Of course none of this can work for those who must be gone from their place during the day and have no one home to tend the stove and keep feeding it junk wood. But for those who can avail themselves of it, junk wood makes a big impact upon annual heating bills.

In fact, people often ask me how many cords of wood I burn each year. Before answering, I always ask them to qualify the question as to whether or not I should include junk wood in the total cords consumed.

Benefits/deficits

Wood burning has its benefits, for sure. Cheaper than most other reliable forms of energy, wood rates as a renewable resource. In a well-kept woodlot with plenty of sunlight peeking through the canopy, trees grow much faster than some folks might think.
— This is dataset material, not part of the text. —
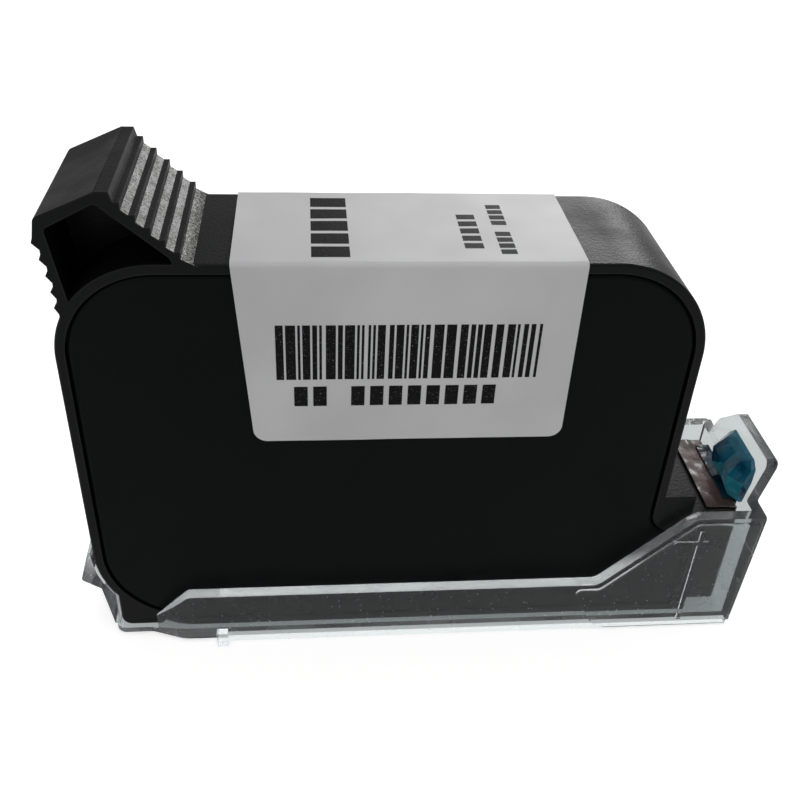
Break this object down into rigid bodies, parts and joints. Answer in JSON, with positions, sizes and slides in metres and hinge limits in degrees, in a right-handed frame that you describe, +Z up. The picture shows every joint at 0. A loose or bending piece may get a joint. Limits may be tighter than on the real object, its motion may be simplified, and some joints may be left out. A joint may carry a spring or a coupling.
{
  "type": "inkjet print cartridge for a date coder",
  "caption": "Flat black thermal inkjet cartridge with a ribbed grip, label, snout with nozzle tape, and a clear clip-on cap.",
  "frame": {"origin": "under the middle of the object, on the surface that it lies on", "axes": "+X towards the nozzle end, +Y from the front side cover to the back one, +Z up"},
  "size_m": [0.0934, 0.0248, 0.0663],
  "materials": {
    "frame_black": "grained black plastic with rubbed edges",
    "cover_black": "smooth satin black plastic",
    "inner_grey": "grey inner frame plastic",
    "bag_film": "thin metallised film",
    "spring_steel": "bright stainless spring steel",
    "filter_steel": "fine stainless weave",
    "ball_steel": "polished steel ball",
    "silicon": "dark gold nozzle plate on silicon",
    "bead_resin": "glossy black encapsulant",
    "flex": "brown copper-backed polyimide film",
    "gold": "gold-plated contact pads",
    "paper": null,
    "tape_teal": "translucent teal film tape",
    "clear": "clear moulded plastic with light edges"
  },
  "bodies": {
    "cartridge": {"outer_frame": "frame_black", "inner_frame": "inner_grey", "front_cover": "cover_black", "back_cover": "cover_black", "front_film": "bag_film", "back_film": "bag_film", "bow_spring": "spring_steel", "filter_screen_front": "filter_steel", "filter_screen_back": "filter_steel", "printhead_die": "silicon", "encapsulant_bead_upper": "bead_resin", "encapsulant_bead_lower": "bead_resin", "flex_circuit": "flex", "contact_pads": "gold", "fill_port_ball": "ball_steel", "label": "paper"},
    "nozzle_tape": {"nozzle_tape": "tape_teal"},
    "protective_cap": {"protective_cap": "clear"},
    "cap_latch": {"cap_latch_arm": "clear"},
    "front_plate": {"front_pressure_plate": "spring_steel"},
    "back_plate": {"back_pressure_plate": "spring_steel"}
  },
  "joints": [
    {"name": "cap_slide", "type": "slide", "parent": "cartridge", "child": "protective_cap", "axis": [0, 0, -1], "range_m": [0, 0.03]},
    {"name": "cap_latch_hinge", "type": "hinge", "parent": "protective_cap", "child": "cap_latch", "pos_m": [-0.04303, 0, 0.00185], "axis": [0, -1, 0], "range_deg": [0, 12], "stiffness_Nm_per_rad": 0.05},
    {"name": "tape_peel", "type": "slide", "parent": "cartridge", "child": "nozzle_tape", "axis": [0, 0, 1], "range_m": [0, 0.024]},
    {"name": "front_plate_travel", "type": "slide", "parent": "cartridge", "child": "front_plate", "axis": [0, 1, 0], "range_m": [0, 0.005], "deforming": ["bow_spring"]},
    {"name": "back_plate_travel", "type": "slide", "parent": "cartridge", "child": "back_plate", "axis": [0, -1, 0], "range_m": [0, 0.005], "deforming": ["bow_spring"]}
  ],
  "couplings": [
    {"joint": "back_plate_travel", "follows": "front_plate_travel", "ratio": 1}
  ]
}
On the deficit side, wood heat is dry heat and in homes heated exclusively with wood, wooden tables and chairs often come unglued, the parts having shrunk because of the low humidity. This also impacts many musical instruments adversely. The answer is to buy a whole-house humidifier, but that is a nuisance to operate and also, it costs money.
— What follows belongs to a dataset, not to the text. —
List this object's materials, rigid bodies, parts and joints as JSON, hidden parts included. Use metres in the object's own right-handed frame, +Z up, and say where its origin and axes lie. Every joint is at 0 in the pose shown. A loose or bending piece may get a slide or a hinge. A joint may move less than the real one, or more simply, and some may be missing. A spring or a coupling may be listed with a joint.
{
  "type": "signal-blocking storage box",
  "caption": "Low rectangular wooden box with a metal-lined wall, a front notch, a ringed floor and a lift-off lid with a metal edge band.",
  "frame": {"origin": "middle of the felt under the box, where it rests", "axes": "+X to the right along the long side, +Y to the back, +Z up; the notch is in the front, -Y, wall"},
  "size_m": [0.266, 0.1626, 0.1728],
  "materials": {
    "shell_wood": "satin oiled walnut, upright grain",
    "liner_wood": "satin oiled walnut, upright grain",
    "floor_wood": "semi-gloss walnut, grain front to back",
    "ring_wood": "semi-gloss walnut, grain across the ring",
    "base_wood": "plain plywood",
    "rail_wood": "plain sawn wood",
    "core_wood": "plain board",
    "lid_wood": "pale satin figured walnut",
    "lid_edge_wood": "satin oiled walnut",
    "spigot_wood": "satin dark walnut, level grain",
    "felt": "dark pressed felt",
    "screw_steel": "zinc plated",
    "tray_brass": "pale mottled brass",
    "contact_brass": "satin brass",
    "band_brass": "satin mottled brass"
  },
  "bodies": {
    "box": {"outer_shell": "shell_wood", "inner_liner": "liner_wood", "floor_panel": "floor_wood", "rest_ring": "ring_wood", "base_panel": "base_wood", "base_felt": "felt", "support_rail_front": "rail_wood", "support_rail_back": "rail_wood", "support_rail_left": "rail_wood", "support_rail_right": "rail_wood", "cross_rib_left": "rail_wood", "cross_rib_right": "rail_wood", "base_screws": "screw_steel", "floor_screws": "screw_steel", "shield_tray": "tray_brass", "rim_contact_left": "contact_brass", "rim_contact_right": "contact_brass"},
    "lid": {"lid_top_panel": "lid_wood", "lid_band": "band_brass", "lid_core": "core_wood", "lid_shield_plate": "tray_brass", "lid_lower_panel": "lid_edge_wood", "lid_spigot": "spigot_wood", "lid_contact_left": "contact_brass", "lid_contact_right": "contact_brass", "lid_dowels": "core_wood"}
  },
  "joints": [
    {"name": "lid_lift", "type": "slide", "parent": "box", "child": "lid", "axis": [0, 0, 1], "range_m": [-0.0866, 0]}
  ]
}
By the way, those little cast-iron vessels meant to hold water and sit on your stove, adding moisture to the air, have very little effect. A person might as well go bear hunting with a slingshot. And that’s a bad idea.

Additionally, lots of nuisance insects come into the house by hitchhiking on firewood. This includes biting spiders and surprisingly, mosquitoes. Something about a mosquito buzzing around your head in January seems terribly wrong.

Finally, woodstoves require constant monitoring, making them very demanding. This last point works to good effect for me. I dislike travel and don’t like going away overnight. So at least in winter I can truthfully say, “Sorry, but I can’t make the trip. I must stay home and tend the stove.”

Like it or hate it, firewood has an important place in our state’s economy. And one thing’s for sure. It isn’t going away any time soon.